Reasons for Divorce UK

‘Success in marriage does not come merely through finding the right mate, but through being the right mate.

When two people meet each other, become friends and fall in love, everything about the other person seems so perfect. They relish every moment they spend with each other that they decide to make it permanent and celebrate this beautiful union in marriage. A few days later, the differences start to show, a few months later the fights surface and a few years later they wonder how they even fell in love in the first place. They start to detest every moment they spend together and subsequently end the relationship through divorce.

A common occurrence these days, it make us wonder if divorce is the only solution. The increasing divorce rates in today’s society make us question, if they were able to love the same person a few years ago, isn’t it possible to fall in love with him again? In order to answer this question, we need to first analyse the reasons why disenchantment sets in.

When Love Turns to Hatred

Men and women have so much in common yet they’re so different from each other. Several studies have been done to understand these differences and numerous books have been published on this topic. What a man sees as significant may be of little or no importance to a woman and vice versa.

If you were to give a group of men and women a simple sentence and ask them what it means, chances are, every man would come up with the same meaning. Each woman however would interpret the same sentence in hundred different ways.

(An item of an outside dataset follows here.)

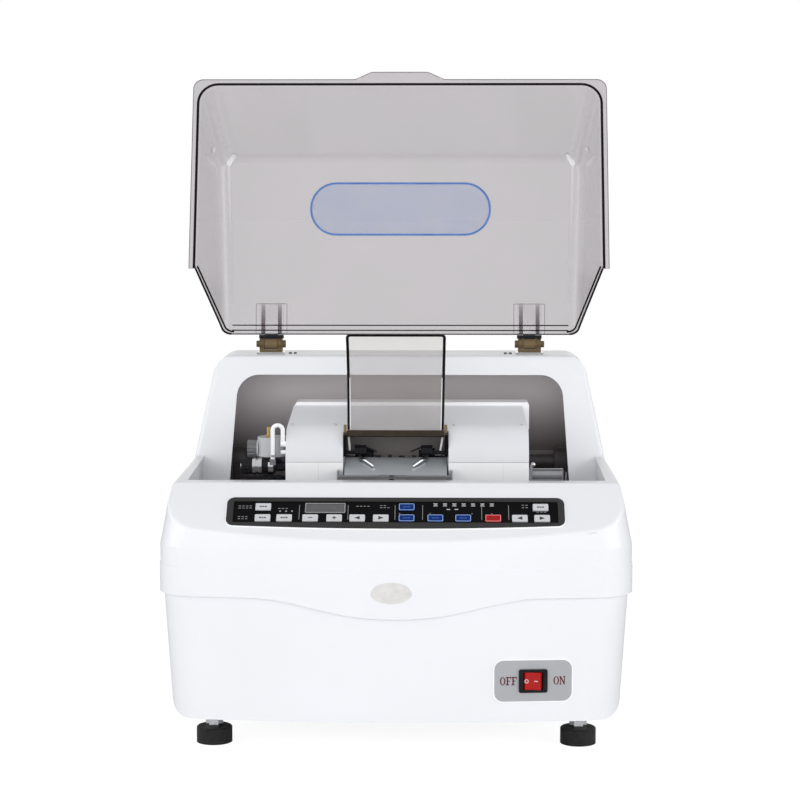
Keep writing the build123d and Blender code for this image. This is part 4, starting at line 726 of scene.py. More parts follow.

The list of differences between the sexes is endless. These begin to show when two people get married and start living together. There is a constant clash of interests and opinions. When they don’t take any step to reconcile these differences, it leads to a break-up.  Difference of opinion being one, the other major reasons for divorce could be adultery, financial stress and abusive partners.

Exploring the Alternatives

Divorce is not the solution. The process of divorce itself is more painful and taxing than being married. It’s exhausting for both partners in terms of emotions, finance and time. So even before you consider this, meet a marriage counsellor and try to work out the differences. If it does not work, go in for a separation so that you get a feel of how life would be without your partner. Sometimes absence makes the heart grow fonder and there may be chances of reconciliation.

In a separation, a mutual agreement is drafted with the help of a solicitor regarding the custody of children, sharing of financial assets and responsibilities, etc. This saves the cost and time involved in divorce while providing an opportunity to revive the relationship at your will. However, this option rules out the immediate possibility of entering into a new relationship and/or remarriage.

The Inevitable

If neither of you are interested in continuing the relationship, even after a separation, then divorce is the last resort. In order for the court to sanction a divorce, your will have to establish one of the following:

  • Adultery: Your need to prove that your spouse has committed adultery and you have not lived with him/her for more than six months, since you came to know about it. 
  • Unreasonable Behaviour: Your spouse had been abusive towards you and/or has used drugs in the past six months and you cannot tolerate them any longer.
  • Desertion: Your spouse has deserted you without a reasonable motive or explanation for more than two years.
  • Two Years’ Separation: You and your spouse have been separated for at least two years and your spouse does not contest your decision for divorce.
  • Five Years’ Separation: You have not lived with your spouse for more than five years. This does not require your spouse’s consent to your decision.

The process of divorce could drain you of energy as well as finances. Needless to say, it should be the last option. Even after deciding on a divorce, it is wise to reach an amicable agreement with your spouse. Otherwise the process could take a lot of time and the differences could breed discontent and unhappiness for the entire family.